**Written instruction:** Quote every line of the material beneath this one.

**Material:**
#####

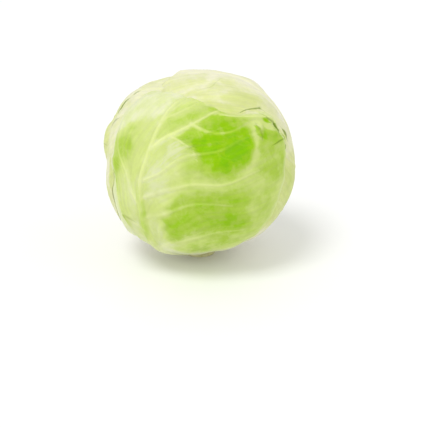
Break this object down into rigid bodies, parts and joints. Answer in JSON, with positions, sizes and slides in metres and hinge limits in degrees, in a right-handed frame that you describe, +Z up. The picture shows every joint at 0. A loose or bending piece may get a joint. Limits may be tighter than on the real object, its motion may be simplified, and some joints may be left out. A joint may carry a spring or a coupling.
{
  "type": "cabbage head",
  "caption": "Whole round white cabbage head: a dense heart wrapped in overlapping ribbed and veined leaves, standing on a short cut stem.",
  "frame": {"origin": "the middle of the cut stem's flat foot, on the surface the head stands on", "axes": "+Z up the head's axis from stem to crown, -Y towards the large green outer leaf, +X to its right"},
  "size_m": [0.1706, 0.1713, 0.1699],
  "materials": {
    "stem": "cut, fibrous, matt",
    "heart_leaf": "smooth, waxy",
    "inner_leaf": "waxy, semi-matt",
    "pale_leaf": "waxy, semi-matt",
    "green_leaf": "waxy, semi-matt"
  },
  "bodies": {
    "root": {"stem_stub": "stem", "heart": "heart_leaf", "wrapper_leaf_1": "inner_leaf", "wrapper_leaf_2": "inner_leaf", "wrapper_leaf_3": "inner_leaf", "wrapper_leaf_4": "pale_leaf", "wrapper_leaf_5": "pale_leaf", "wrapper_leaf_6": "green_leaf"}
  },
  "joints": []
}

#####

**Reply:**
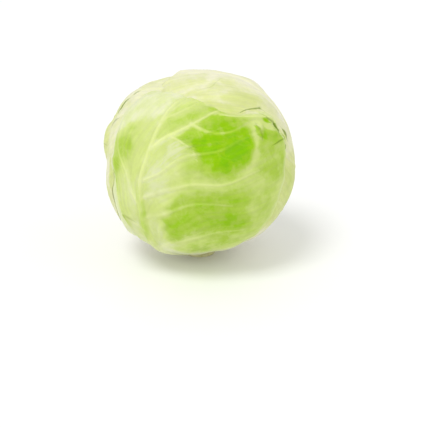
Break this object down into rigid bodies, parts and joints. Answer in JSON, with positions, sizes and slides in metres and hinge limits in degrees, in a right-handed frame that you describe, +Z up. The picture shows every joint at 0. A loose or bending piece may get a joint. Limits may be tighter than on the real object, its motion may be simplified, and some joints may be left out. A joint may carry a spring or a coupling.
{
  "type": "cabbage head",
  "caption": "Whole round white cabbage head: a dense heart wrapped in overlapping ribbed and veined leaves, standing on a short cut stem.",
  "frame": {"origin": "the middle of the cut stem's flat foot, on the surface the head stands on", "axes": "+Z up the head's axis from stem to crown, -Y towards the large green outer leaf, +X to its right"},
  "size_m": [0.1706, 0.1713, 0.1699],
  "materials": {
    "stem": "cut, fibrous, matt",
    "heart_leaf": "smooth, waxy",
    "inner_leaf": "waxy, semi-matt",
    "pale_leaf": "waxy, semi-matt",
    "green_leaf": "waxy, semi-matt"
  },
  "bodies": {
    "root": {"stem_stub": "stem", "heart": "heart_leaf", "wrapper_leaf_1": "inner_leaf", "wrapper_leaf_2": "inner_leaf", "wrapper_leaf_3": "inner_leaf", "wrapper_leaf_4": "pale_leaf", "wrapper_leaf_5": "pale_leaf", "wrapper_leaf_6": "green_leaf"}
  },
  "joints": []
}